The leaders of the G-20 group of leading industrial and emerging market nations meet in Korea this week. While the group may agree on a polite statement there is little indication that there will be any real agreement on policies to facilitate the reduction of global current account imbalances. In the absence of a positive surprise from the G-20 on the ability to promote coordinated adjustment, it appears that current market trends may continue for some time, in terms of the Fed's efforts to re-inflate its domestic economy and the efforts of other countries to counter or withstand the spillover effects. But this does not look like a sustainable equilibrium. The danger is that the cracks will widen for all to see and fear.
There could be a loss of support for the Fed's activism domestically, just as there has been for fiscal activism. International investors may decide that they do not want to finance the U.S.'s current account deficits at prevailing interest rates, a challenge to the Fed's strategy. At some point, emerging market countries may decide that the potential benefits of large scale currency interventions are outweighed by the costs, and therefore allow their currencies to appreciate rather than trying to frustrate the process of global rebalancing. If not, creeping protectionism remains a serious threat.

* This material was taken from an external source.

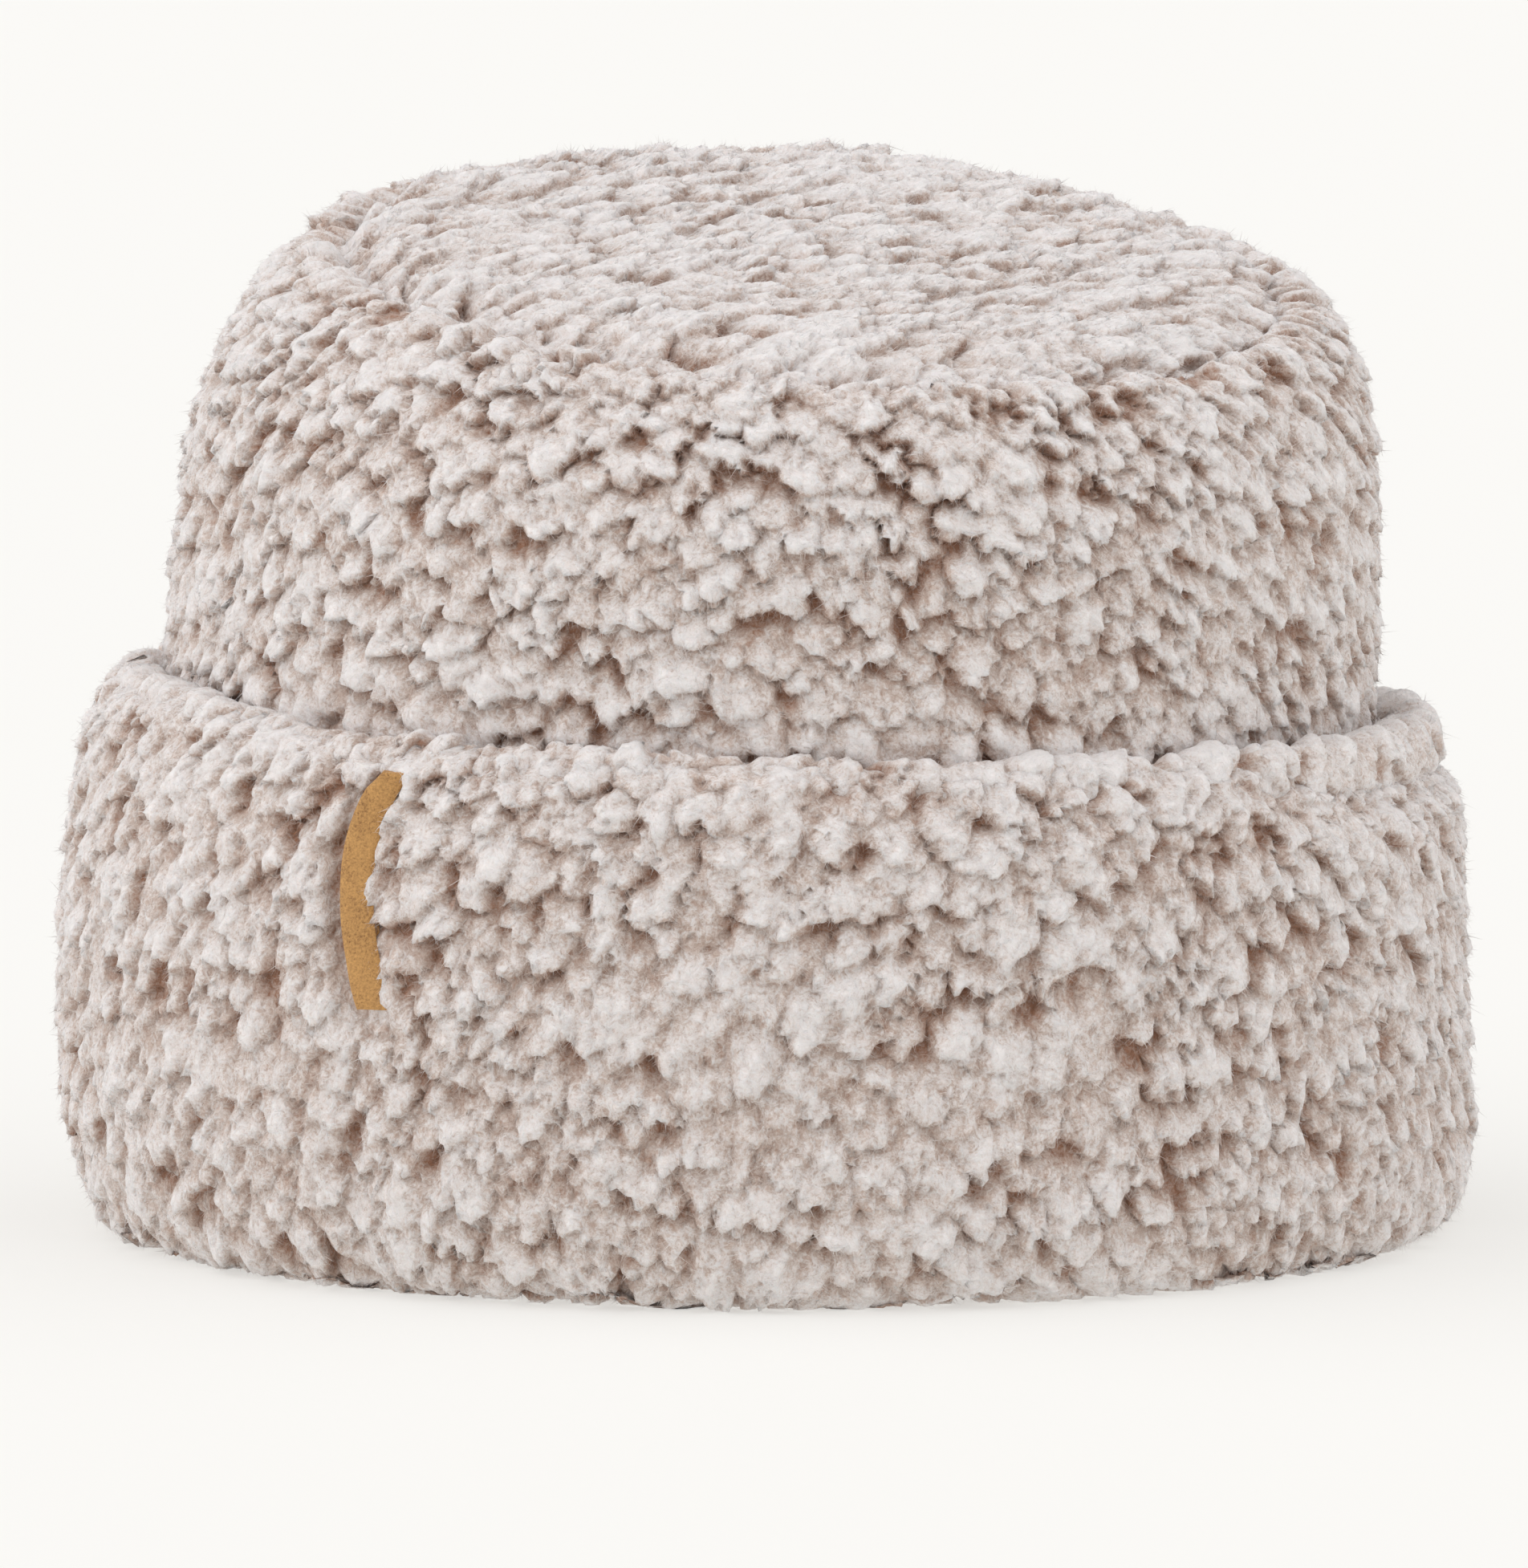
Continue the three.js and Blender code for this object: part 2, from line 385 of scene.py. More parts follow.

The ECB may not be engaging in interventions aimed at the euro exchange rate. But at some point the Europeans may be forced to stand up for themselves, owing to the strains for the eurozone that stem from the current conjunction of the Fed's QE2 and emerging market opposition to exchange rate adjustments. The ECB may not be engaging in large-scale QE, but nonetheless it is working across a number of fronts to prop up weaker European sovereigns and banking systems – as well as intervening directly in the eurozone sovereign bond markets given the growing pressures on Ireland and Portugal. This is a very difficult task given the domestic economic challenges and coordination issues within the eurozone. The eurozone economy, like the U.S., faces a growth problem. The euro's appreciation does not help.